The economic truths which Hayek set out in the 1930s are much neglected. It is high time that they were widely read by economists and businessmen and that the impoverishing ideas of Keynes which are now doing so much damage are laid to rest.
This article was previously published at stevebaker.info.
I will believe that the financial industry is starting to return to honest people (rather than the junkie types who dominate now – with their endless demands for just one more “fix” of credit money) when the vile Financial Times newspaper finally goes bankrupt, hopefully taking the Economist magazine with it.
As for the BBC – the first action of a Conservative government should be to abolish the television tax.
If the people really love it so (as is claimed) – they will fund the BBC by donations.
Well I can but applaud the article by Mr Baker and the comment by Mr Marks. If Mr Baker would like to cross the floor and join UKIP, he will find many, many, more like minds in our camp. As to Mr Marks, he sounds like he should be giving a brief talk at the Mises Circle in the European Parliament in Brussels, held every month on a Wednesday night. I can sign him in and get him a speaking spot if he would like to present his ideas. He sounds rather UKIP already, but if he is not, join us! We are on the UP.
As regards the BBC, rather than donations why should it not become a voluntary subscription like Sky? Since they already have an organisation that deals with licence fees they have the personnel and many of the processes and structures to effect this. They only need covert it to a voluntary subscription payment. The only change that government needs to make therefore is simply to abolish the law that allows people to be prosecuted for non-payment – that creates a de facto voluntary subscription service. The technical business of the changeover is the BBC’s business – if they wish to continue as an organisation they will make it happen.
The BBC likes to argue that their programmes are of especially good quality and so requires a non-commercial channel. But if their programmes are as good as they like to tell us people will buy them. What are they afraid of? Perhaps it is more the case of life being easier as a predator (able to use the coercive power of the state) than a producer (operating as a legitimate producer within voluntary exchange).
Hayek knew very well the problems of Keynesianism, but as he recognized later, he did not have a sound monetary theory to strongly reject Keynesians principles. Today, Carlos Bondone departing from Menger´s principles provides us with a monetary theory that demonstrates that:
– When currency is a liability, the creditor is the agent that accepts that liability in exchange of a present good.
– From the above statament, is clear that current Central Banks nor commercial banks do not grant credit.
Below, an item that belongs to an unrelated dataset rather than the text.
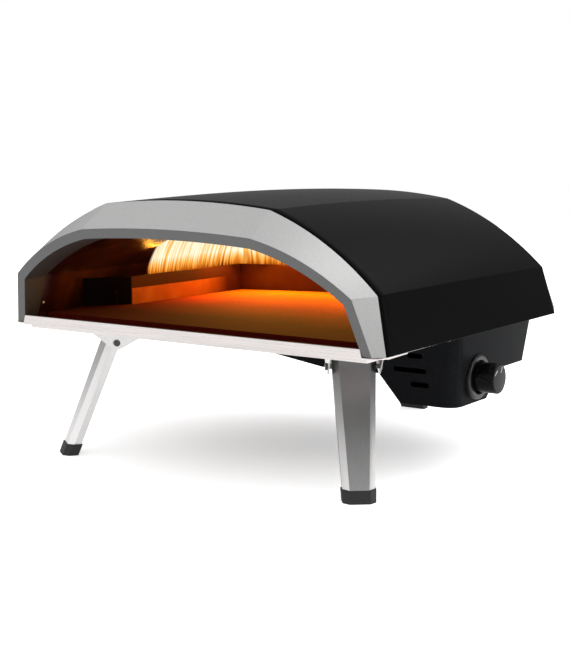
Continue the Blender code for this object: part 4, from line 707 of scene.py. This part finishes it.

The market does.
– It is also clear that Central Banks are not lenders of last resort, but DEBTORS of FIRST resort.
– Credit arises only from present goods (i.e. money).
– As Carl Menger stated, money is always a present good.
– Currencies that are not a present good can only be credit.
– From the above 3 statements is clear how endless credit is generated, because if credit is treated as money (understood as a present good) when in fact is not money, is just credit currency (a bank liability) then currency might be created ad infinitum.
However, if new currency is created “ad infinitum” (as the Economist magazine demands banks and national governments are give “unlimited” [their word] support) the economic harm of doing so (the malinvestments, the distortion of the capital structure, the whole credit-bubble-ism) becomes so vast that no economy could possibly withstand it.
A “little” problem that Hayek understood.
And, of course, the problems put off by monetary expansion just come back (and worse) each time – so the monetary expansion is made bigger and bigger, and the problems are made bigger and bigger (see above).
Of course Hayek understood, but how did Keynes get away being so deeply wrong? Because Hayek did admit, for example, that the Fed can print money. But what the Fed issues is not money according to Menger principles.
If you want to demonstrate that a car is lighter at the moon than at the Earth, yo need a Theory which allows you to differenciate the concepts mass and weight. We have a very similar problem with Mises monetary theory, which includes credit money, fiat money and commodity money within the category of Money Proper or money in the narrower sense. The simple fact of having a subcategory called “credit money” is extremely confusing.
I am not saying that Mises or Hayek were not able to differenciate Money from Credit, I am sure they were. What I am saying is that they were not able to build a monetary theory that clearly separates them.